Problem details: Write out every entry word for word.

Records that describe objects
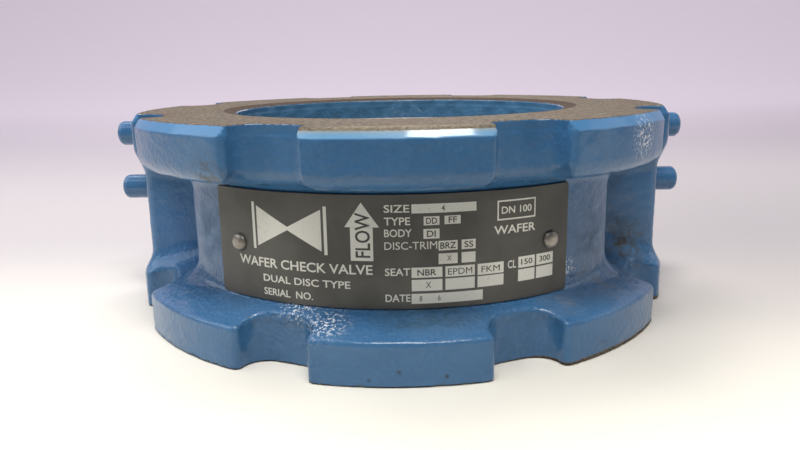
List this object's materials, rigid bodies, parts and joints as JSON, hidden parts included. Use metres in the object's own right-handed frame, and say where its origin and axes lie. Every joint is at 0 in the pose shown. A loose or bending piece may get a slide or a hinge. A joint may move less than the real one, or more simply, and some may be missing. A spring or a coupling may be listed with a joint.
{
  "type": "wafer check valve",
  "caption": "Dual-disc wafer check valve: notched cast body, sprung half-round discs on a hinge pin, stop pin and rubber seat.",
  "frame": {"origin": "centre of the inlet face", "axes": "+Z along the flow, from inlet face to outlet face; +X along the hinge pin; the nameplate faces -Y"},
  "size_m": [0.224, 0.201, 0.073],
  "materials": {
    "paint": "glossy enamel over a rough casting, face machined bare",
    "rubber": "matt black nitrile",
    "bronze": "cast aluminium bronze, faced and lightly tarnished",
    "steel": "ground stainless",
    "spring_steel": "drawn stainless wire",
    "ptfe": "white waxy plastic",
    "plate": "dark printed sheet metal, satin"
  },
  "bodies": {
    "casing": {"body_casting": "paint", "seat_ring": "rubber", "hinge_pin": "steel", "stop_pin": "steel", "hinge_pin_plug_left": "paint", "hinge_pin_plug_right": "paint", "stop_pin_plug_left": "paint", "stop_pin_plug_right": "paint", "body_bearing_left": "ptfe", "body_bearing_right": "ptfe", "disc_bearing_left": "ptfe", "disc_bearing_right": "ptfe", "spring_bearing_left": "ptfe", "spring_bearing_right": "ptfe", "nameplate": "plate", "nameplate_rivet_left": "steel", "nameplate_rivet_right": "steel"},
    "front_flap": {"front_disc": "bronze", "spring_left_front_half": "spring_steel", "spring_right_front_half": "spring_steel"},
    "rear_flap": {"rear_disc": "bronze", "spring_left_rear_half": "spring_steel", "spring_right_rear_half": "spring_steel"}
  },
  "joints": [
    {"name": "front_disc_hinge", "type": "hinge", "parent": "casing", "child": "front_flap", "pos_m": [0, 0, 0.0424], "axis": [-1, 0, 0], "range_deg": [0, 85], "stiffness_Nm_per_rad": 0.15, "springref_deg": -57.3},
    {"name": "rear_disc_hinge", "type": "hinge", "parent": "casing", "child": "rear_flap", "pos_m": [0, 0, 0.0424], "axis": [1, 0, 0], "range_deg": [0, 85], "stiffness_Nm_per_rad": 0.15, "springref_deg": -57.3}
  ]
}
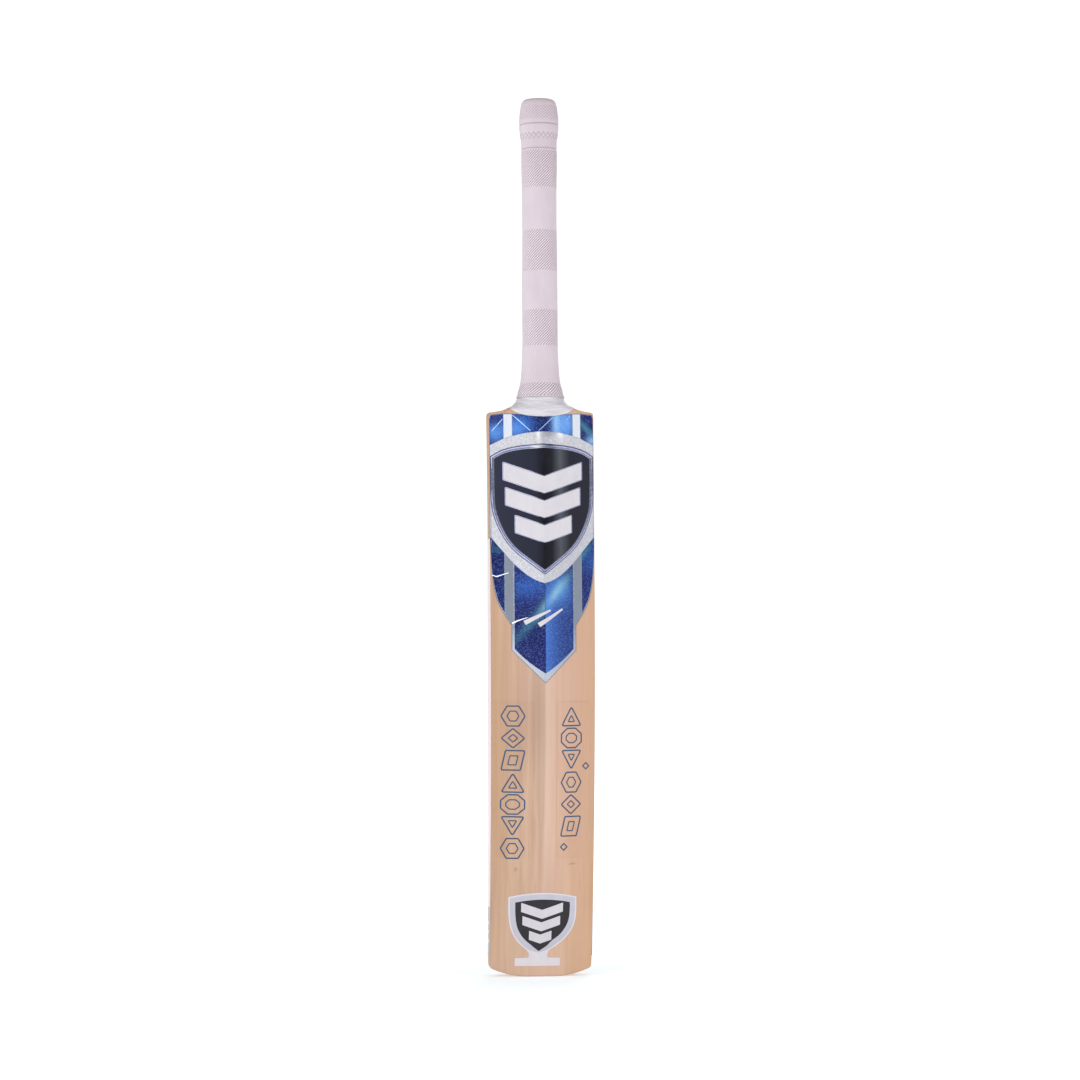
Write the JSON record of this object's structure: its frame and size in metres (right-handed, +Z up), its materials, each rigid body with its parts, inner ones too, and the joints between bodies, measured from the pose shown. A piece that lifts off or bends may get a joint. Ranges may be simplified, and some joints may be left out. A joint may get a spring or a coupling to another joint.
{
  "type": "cricket bat",
  "caption": "Full-size short-handle cricket bat: bowed willow blade with a spine, spliced laminated cane handle, rubber grip, neck tape and foil stickers.",
  "frame": {"origin": "middle of the flat at the bottom of the toe", "axes": "+Z up the bat from the toe to the top of the grip, -Y out of the back with the spine, +Y out of the hitting face, +X to the right seen from the back"},
  "size_m": [0.105, 0.08, 0.864],
  "materials": {
    "willow": "pressed willow with fine straight grain, lightly oiled, satin",
    "cane": "sanded cane, matt",
    "spring_rubber": "matt dark rubber strip",
    "twine": "close-wound linen twine",
    "grip_rubber": "off-white rubber with ribs and bands of fine texture",
    "neck_tape": "white cloth tape in overlapping turns, slight sheen",
    "blue_film": "printed foil sticker, metallic blue with light streaks and silver glitter",
    "badge_plastic": "dark domed badge with a chrome bevel",
    "silver_film": "silver glitter foil sticker with white border",
    "clear_film": "clear sticker film with dark blue outlined shapes",
    "edge_film": "white edge sticker, semi-gloss"
  },
  "bodies": {
    "root": {"blade": "willow", "cane_slip_back_left": "cane", "cane_slip_back_centre": "cane", "cane_slip_back_right": "cane", "cane_slip_inner_back_left": "cane", "cane_slip_inner_back_centre": "cane", "cane_slip_inner_back_right": "cane", "cane_slip_inner_face_left": "cane", "cane_slip_inner_face_centre": "cane", "cane_slip_inner_face_right": "cane", "cane_slip_face_left": "cane", "cane_slip_face_centre": "cane", "cane_slip_face_right": "cane", "spring_strip_back": "spring_rubber", "spring_strip_middle": "spring_rubber", "spring_strip_face": "spring_rubber", "twine_band_1": "twine", "twine_band_2": "twine", "twine_band_3": "twine", "twine_band_4": "twine", "grip": "grip_rubber", "neck_tape": "neck_tape", "main_back_sticker": "blue_film", "badge": "badge_plastic", "lower_back_sticker": "silver_film", "left_outline_decal": "clear_film", "right_outline_decal": "clear_film", "face_sticker": "silver_film", "left_edge_sticker": "edge_film", "right_edge_sticker": "edge_film"}
  },
  "joints": []
}
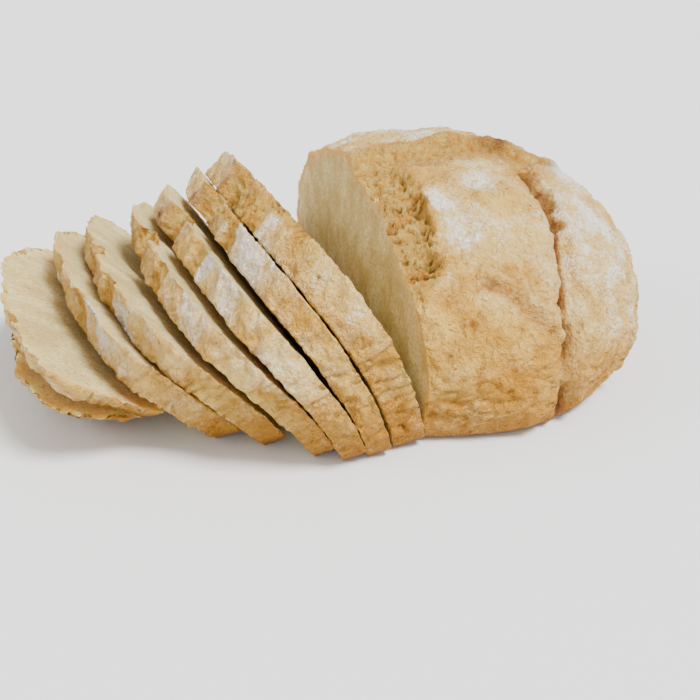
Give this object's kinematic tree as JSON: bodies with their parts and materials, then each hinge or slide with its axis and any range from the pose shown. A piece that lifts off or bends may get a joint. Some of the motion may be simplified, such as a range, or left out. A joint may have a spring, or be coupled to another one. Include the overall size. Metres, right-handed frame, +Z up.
{
  "type": "round crusty loaf, partly sliced",
  "caption": "Round white loaf with a scored, floured crust, cut up to near its middle, with its slices leaning beside it in a row and the heel under them.",
  "frame": {"origin": "middle of the round loaf, on its flat base", "axes": "+X along the loaf towards its uncut end, away from the slices; +Y across it, away from the viewer; +Z up"},
  "size_m": [0.305, 0.2648, 0.1034],
  "materials": {
    "bread": "baked, floured crust, golden where the scores opened, with a pale, fine-pored crumb on the cut faces"
  },
  "bodies": {
    "root": {"loaf_uncut": "bread", "slice_1": "bread", "slice_2": "bread", "slice_3": "bread", "slice_4": "bread", "slice_5": "bread", "slice_6": "bread", "slice_7": "bread", "heel": "bread"}
  },
  "joints": []
}
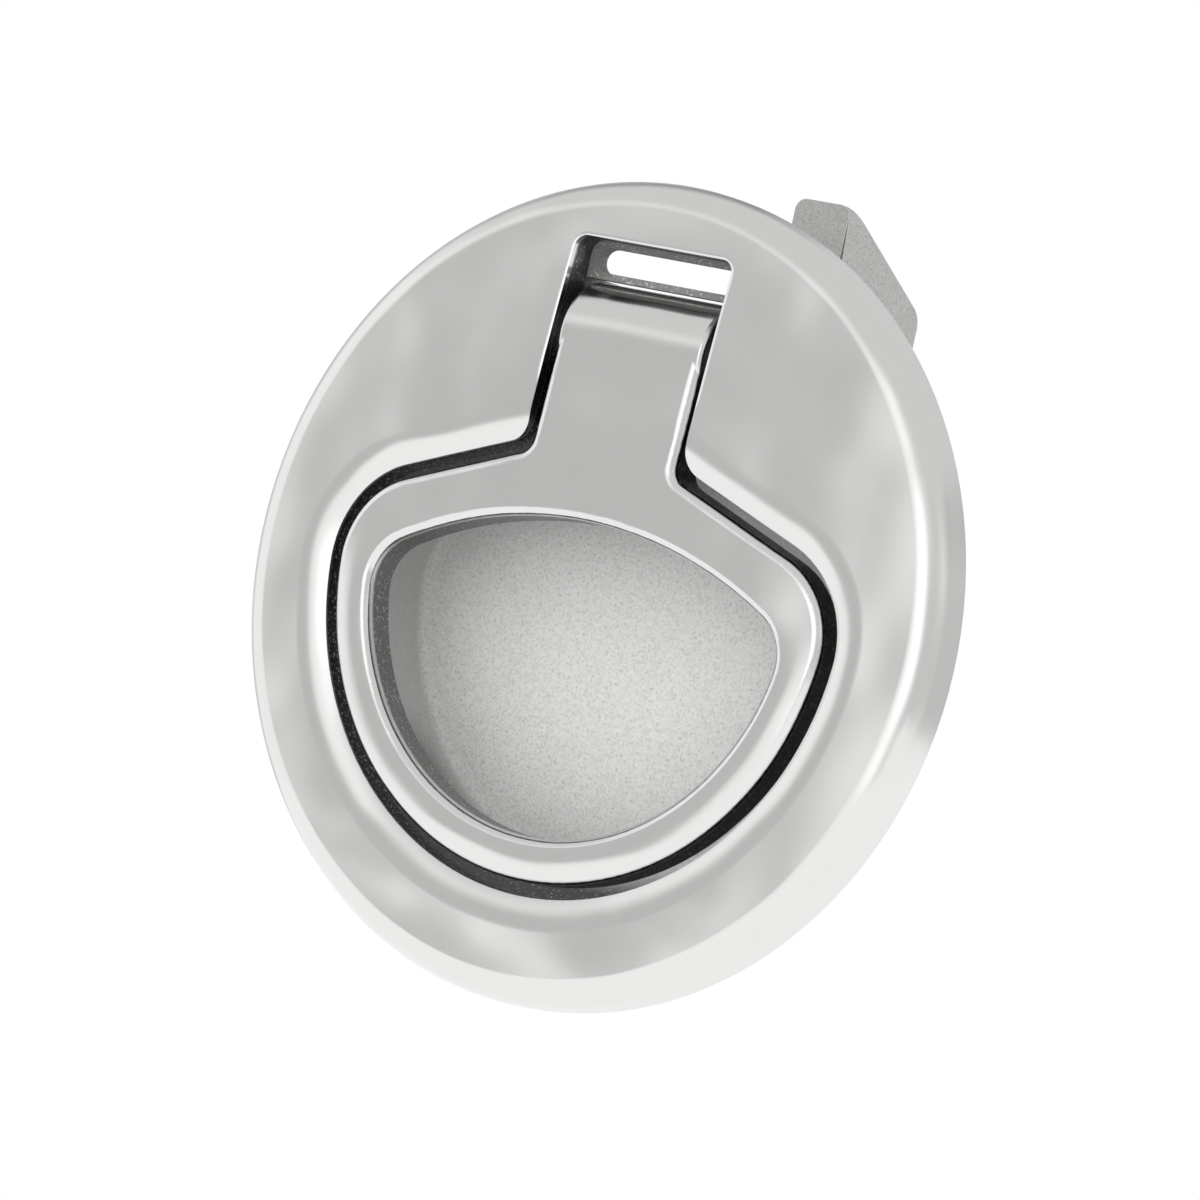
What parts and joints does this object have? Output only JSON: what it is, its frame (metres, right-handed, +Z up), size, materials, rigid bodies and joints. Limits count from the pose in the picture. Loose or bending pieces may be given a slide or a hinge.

Answer to the task:
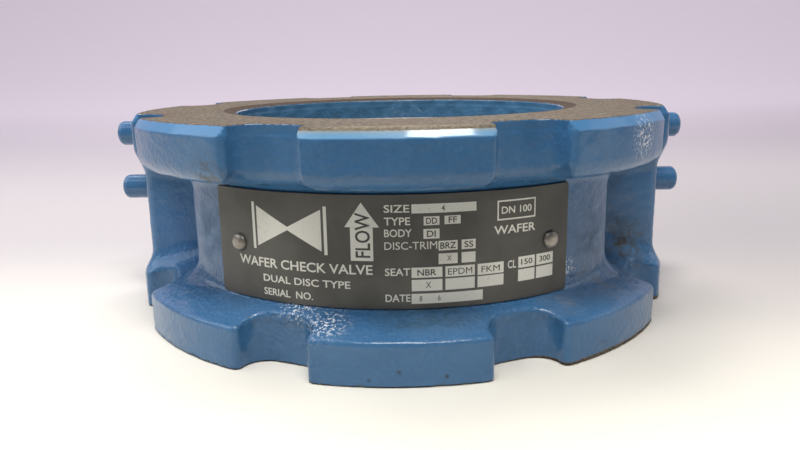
List this object's materials, rigid bodies, parts and joints as JSON, hidden parts included. Use metres in the object's own right-handed frame, and say where its origin and axes lie. Every joint is at 0 in the pose shown. A loose or bending piece may get a slide or a hinge. A joint may move less than the real one, or more simply, and some may be missing. A spring or a coupling may be listed with a joint.
{
  "type": "wafer check valve",
  "caption": "Dual-disc wafer check valve: notched cast body, sprung half-round discs on a hinge pin, stop pin and rubber seat.",
  "frame": {"origin": "centre of the inlet face", "axes": "+Z along the flow, from inlet face to outlet face; +X along the hinge pin; the nameplate faces -Y"},
  "size_m": [0.224, 0.201, 0.073],
  "materials": {
    "paint": "glossy enamel over a rough casting, face machined bare",
    "rubber": "matt black nitrile",
    "bronze": "cast aluminium bronze, faced and lightly tarnished",
    "steel": "ground stainless",
    "spring_steel": "drawn stainless wire",
    "ptfe": "white waxy plastic",
    "plate": "dark printed sheet metal, satin"
  },
  "bodies": {
    "casing": {"body_casting": "paint", "seat_ring": "rubber", "hinge_pin": "steel", "stop_pin": "steel", "hinge_pin_plug_left": "paint", "hinge_pin_plug_right": "paint", "stop_pin_plug_left": "paint", "stop_pin_plug_right": "paint", "body_bearing_left": "ptfe", "body_bearing_right": "ptfe", "disc_bearing_left": "ptfe", "disc_bearing_right": "ptfe", "spring_bearing_left": "ptfe", "spring_bearing_right": "ptfe", "nameplate": "plate", "nameplate_rivet_left": "steel", "nameplate_rivet_right": "steel"},
    "front_flap": {"front_disc": "bronze", "spring_left_front_half": "spring_steel", "spring_right_front_half": "spring_steel"},
    "rear_flap": {"rear_disc": "bronze", "spring_left_rear_half": "spring_steel", "spring_right_rear_half": "spring_steel"}
  },
  "joints": [
    {"name": "front_disc_hinge", "type": "hinge", "parent": "casing", "child": "front_flap", "pos_m": [0, 0, 0.0424], "axis": [-1, 0, 0], "range_deg": [0, 85], "stiffness_Nm_per_rad": 0.15, "springref_deg": -57.3},
    {"name": "rear_disc_hinge", "type": "hinge", "parent": "casing", "child": "rear_flap", "pos_m": [0, 0, 0.0424], "axis": [1, 0, 0], "range_deg": [0, 85], "stiffness_Nm_per_rad": 0.15, "springref_deg": -57.3}
  ]
}
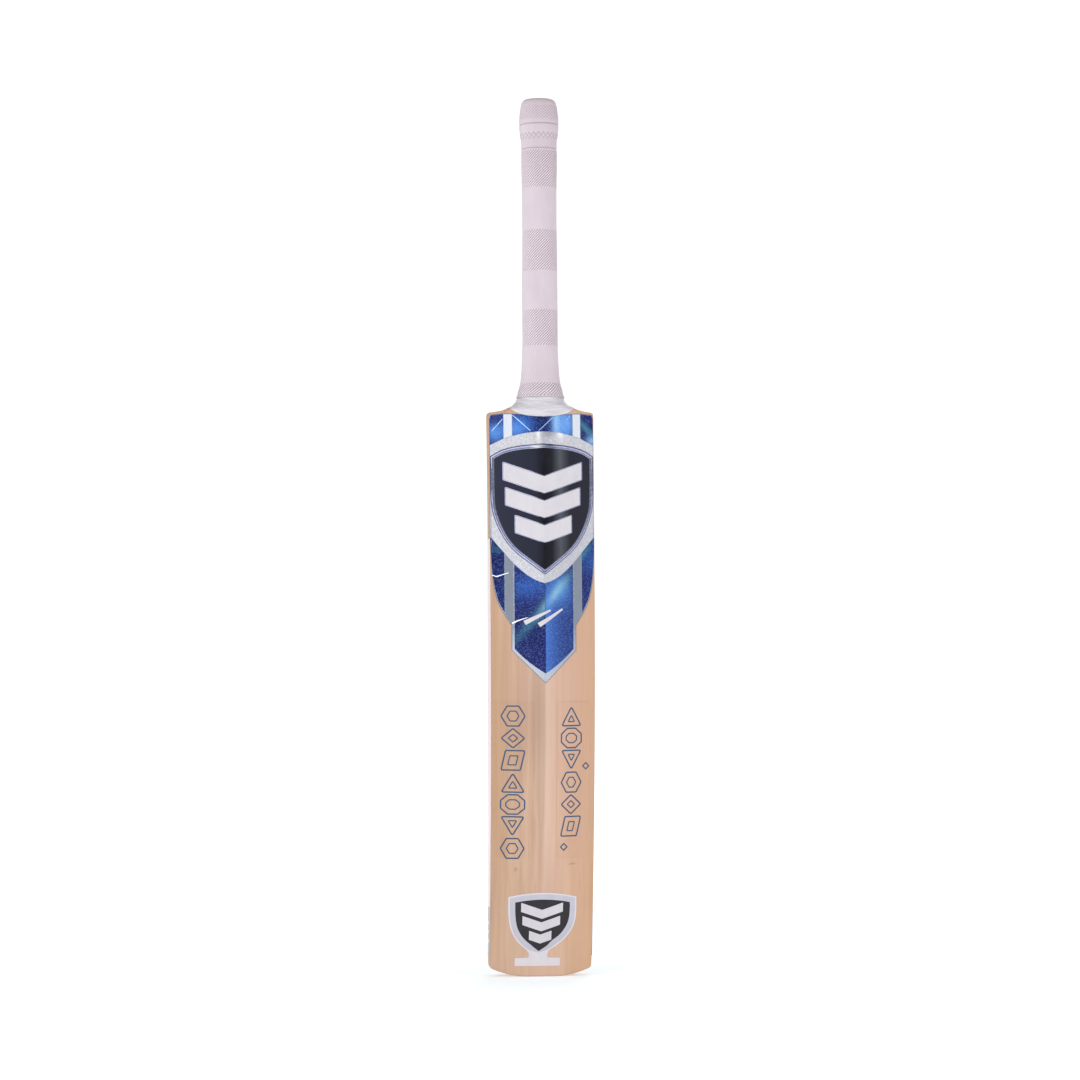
Write the JSON record of this object's structure: its frame and size in metres (right-handed, +Z up), its materials, each rigid body with its parts, inner ones too, and the joints between bodies, measured from the pose shown. A piece that lifts off or bends may get a joint. Ranges may be simplified, and some joints may be left out. A joint may get a spring or a coupling to another joint.
{
  "type": "cricket bat",
  "caption": "Full-size short-handle cricket bat: bowed willow blade with a spine, spliced laminated cane handle, rubber grip, neck tape and foil stickers.",
  "frame": {"origin": "middle of the flat at the bottom of the toe", "axes": "+Z up the bat from the toe to the top of the grip, -Y out of the back with the spine, +Y out of the hitting face, +X to the right seen from the back"},
  "size_m": [0.105, 0.08, 0.864],
  "materials": {
    "willow": "pressed willow with fine straight grain, lightly oiled, satin",
    "cane": "sanded cane, matt",
    "spring_rubber": "matt dark rubber strip",
    "twine": "close-wound linen twine",
    "grip_rubber": "off-white rubber with ribs and bands of fine texture",
    "neck_tape": "white cloth tape in overlapping turns, slight sheen",
    "blue_film": "printed foil sticker, metallic blue with light streaks and silver glitter",
    "badge_plastic": "dark domed badge with a chrome bevel",
    "silver_film": "silver glitter foil sticker with white border",
    "clear_film": "clear sticker film with dark blue outlined shapes",
    "edge_film": "white edge sticker, semi-gloss"
  },
  "bodies": {
    "root": {"blade": "willow", "cane_slip_back_left": "cane", "cane_slip_back_centre": "cane", "cane_slip_back_right": "cane", "cane_slip_inner_back_left": "cane", "cane_slip_inner_back_centre": "cane", "cane_slip_inner_back_right": "cane", "cane_slip_inner_face_left": "cane", "cane_slip_inner_face_centre": "cane", "cane_slip_inner_face_right": "cane", "cane_slip_face_left": "cane", "cane_slip_face_centre": "cane", "cane_slip_face_right": "cane", "spring_strip_back": "spring_rubber", "spring_strip_middle": "spring_rubber", "spring_strip_face": "spring_rubber", "twine_band_1": "twine", "twine_band_2": "twine", "twine_band_3": "twine", "twine_band_4": "twine", "grip": "grip_rubber", "neck_tape": "neck_tape", "main_back_sticker": "blue_film", "badge": "badge_plastic", "lower_back_sticker": "silver_film", "left_outline_decal": "clear_film", "right_outline_decal": "clear_film", "face_sticker": "silver_film", "left_edge_sticker": "edge_film", "right_edge_sticker": "edge_film"}
  },
  "joints": []
}
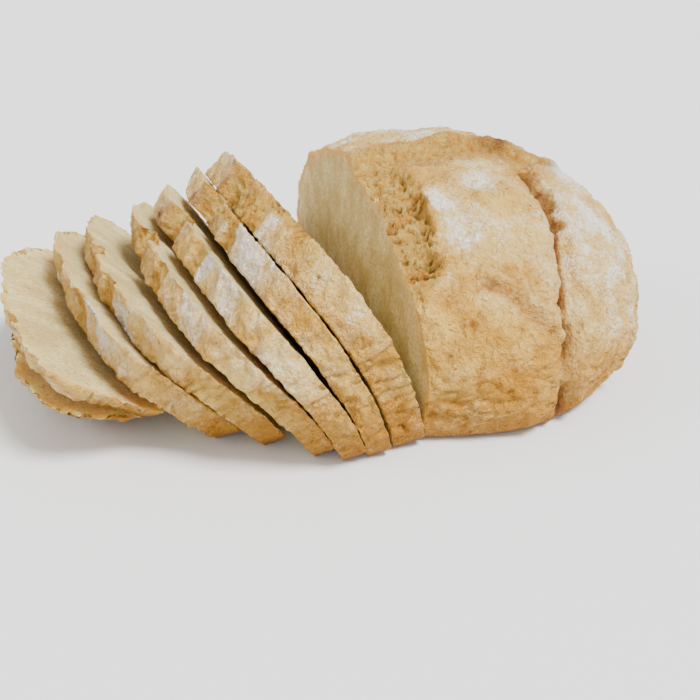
Give this object's kinematic tree as JSON: bodies with their parts and materials, then each hinge or slide with its axis and any range from the pose shown. A piece that lifts off or bends may get a joint. Some of the motion may be simplified, such as a range, or left out. A joint may have a spring, or be coupled to another one. Include the overall size. Metres, right-handed frame, +Z up.
{
  "type": "round crusty loaf, partly sliced",
  "caption": "Round white loaf with a scored, floured crust, cut up to near its middle, with its slices leaning beside it in a row and the heel under them.",
  "frame": {"origin": "middle of the round loaf, on its flat base", "axes": "+X along the loaf towards its uncut end, away from the slices; +Y across it, away from the viewer; +Z up"},
  "size_m": [0.305, 0.2648, 0.1034],
  "materials": {
    "bread": "baked, floured crust, golden where the scores opened, with a pale, fine-pored crumb on the cut faces"
  },
  "bodies": {
    "root": {"loaf_uncut": "bread", "slice_1": "bread", "slice_2": "bread", "slice_3": "bread", "slice_4": "bread", "slice_5": "bread", "slice_6": "bread", "slice_7": "bread", "heel": "bread"}
  },
  "joints": []
}
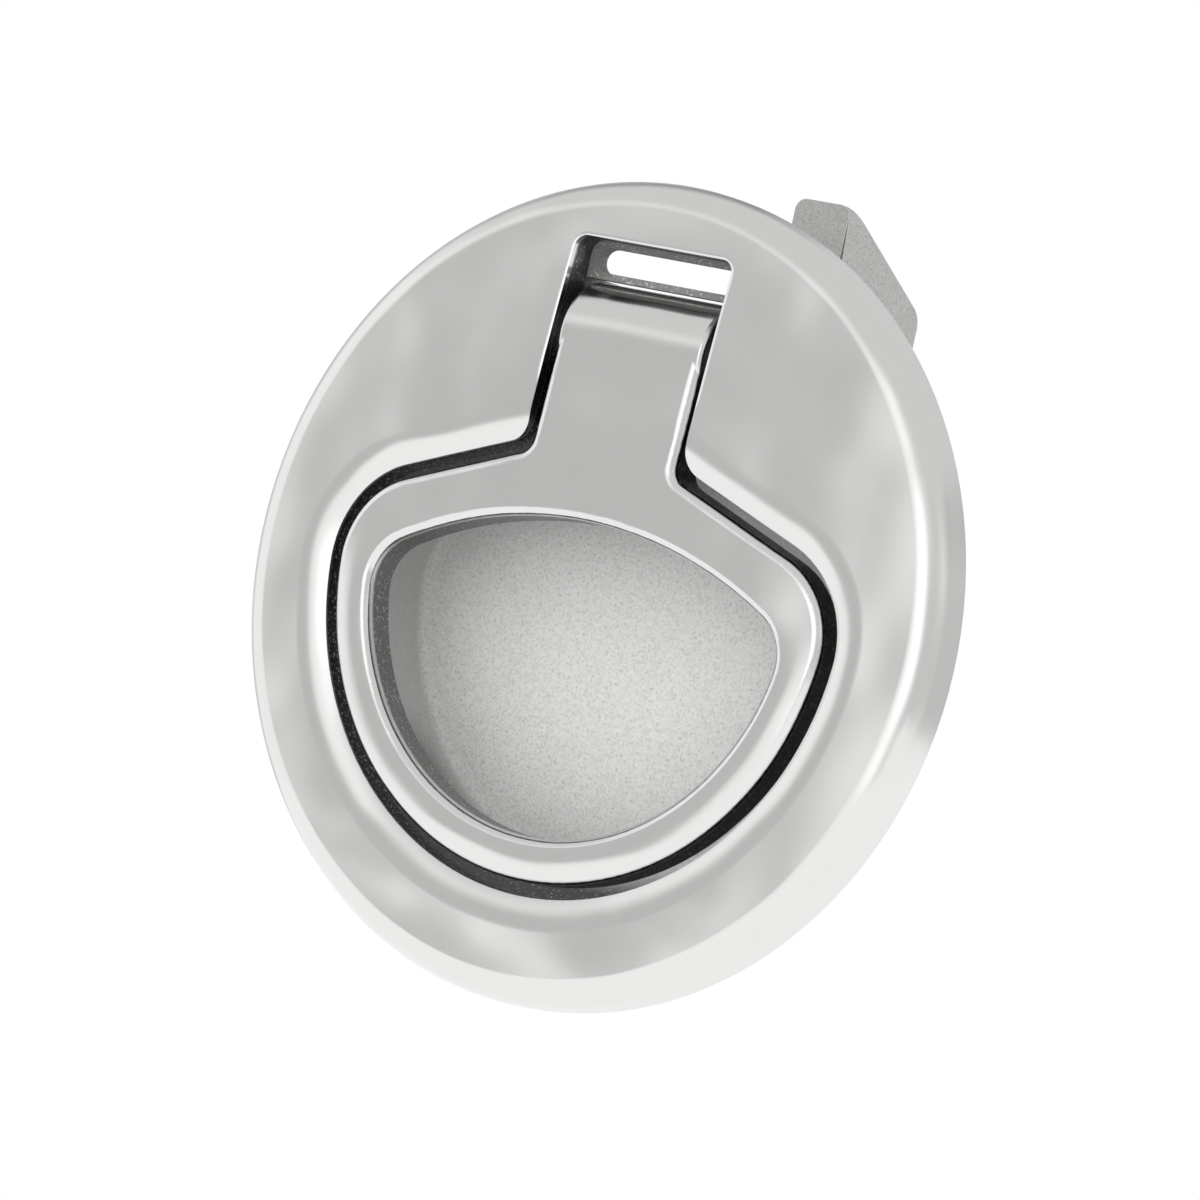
What parts and joints does this object have? Output only JSON: what it is, its frame (metres, right-handed, +Z up), size, materials, rigid bodies and joints. Limits count from the pose in the picture. Loose or bending pieces may be given a slide or a hinge.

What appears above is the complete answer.